Warm monkey bread ($12) was barely above room temperature, and it, too, was dry, like the brioche toast, though the espresso ice cream and the caramelized bananas were good. The best dessert was the fruit tart ($9), which on my visit was fresh raspberries over a passion fruit custard.
The best meal to eat at The Thomas might be brunch, with a spicy Bloody Mary ($11); a bacon, lettuce, avocado and tomato sandwich ($12); or tea-smoked salmon with a poached egg and spinach ($14).

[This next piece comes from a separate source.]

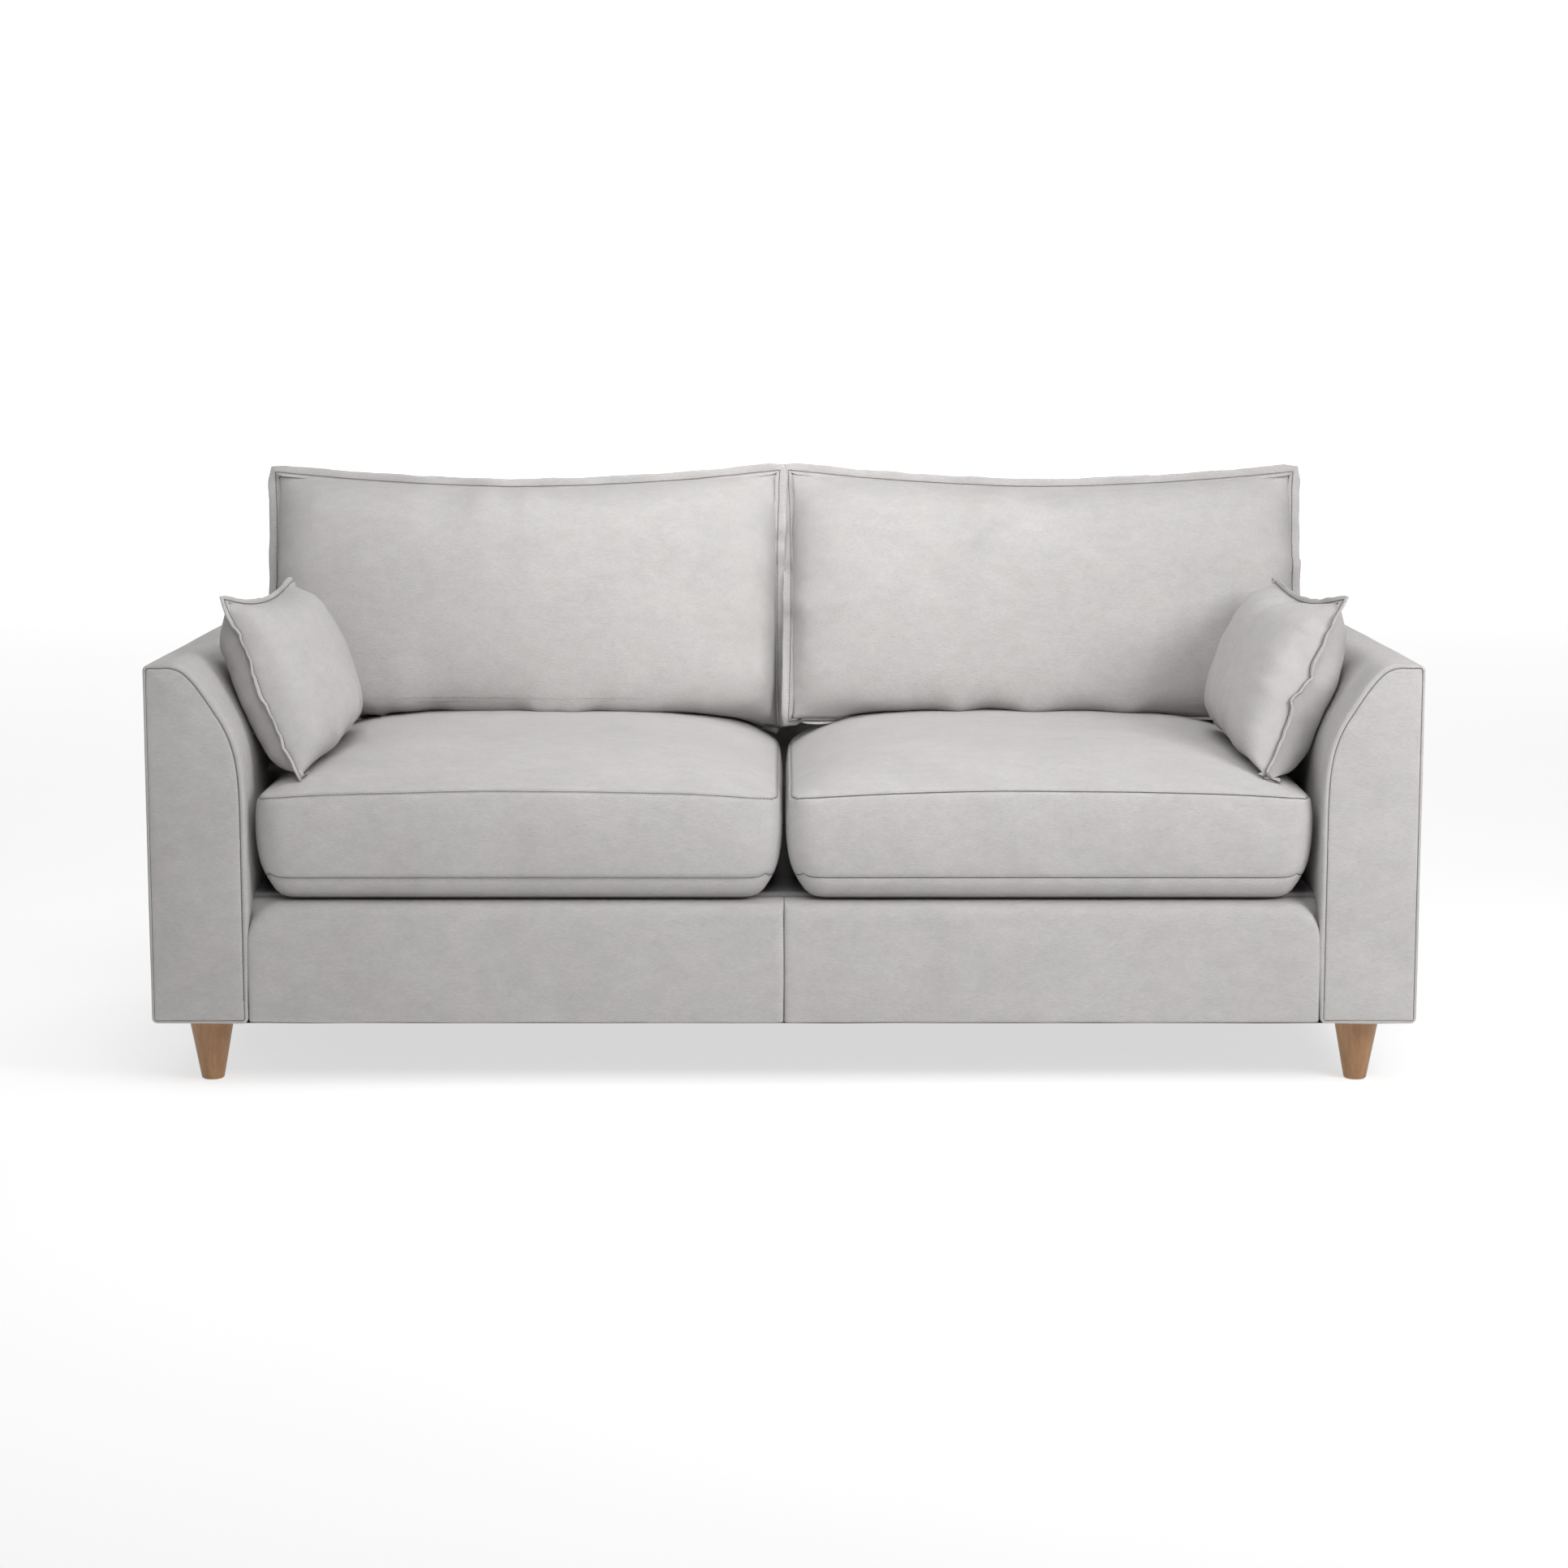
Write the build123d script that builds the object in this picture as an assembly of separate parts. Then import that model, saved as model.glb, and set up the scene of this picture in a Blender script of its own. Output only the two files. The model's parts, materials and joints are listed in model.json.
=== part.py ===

The restaurant also serves a good hamburger ($15), a blend of Angus and Kobe-style beef on a brioche bun with bacon-onion jam.
Service lacking
The staff is welcoming, but their exuberance can be annoying. When we asked a question about one ingredient in a dish, we got a dissertation. On another visit, the waiter seemed to roam aimlessly, ignoring the fact that diners were sitting with empty plates in front of them that needed clearing. It seems they haven’t learned the importance of surveying the situation and reacting. If you remove a straw from a cocktail at the beginning of a meal, odds are the straw will still be on the table when you leave.
While the service can be slipshod and the food somewhat disappointing, the place itself — both the interior and the wonderful roof deck — makes The Thomas an exciting place to be.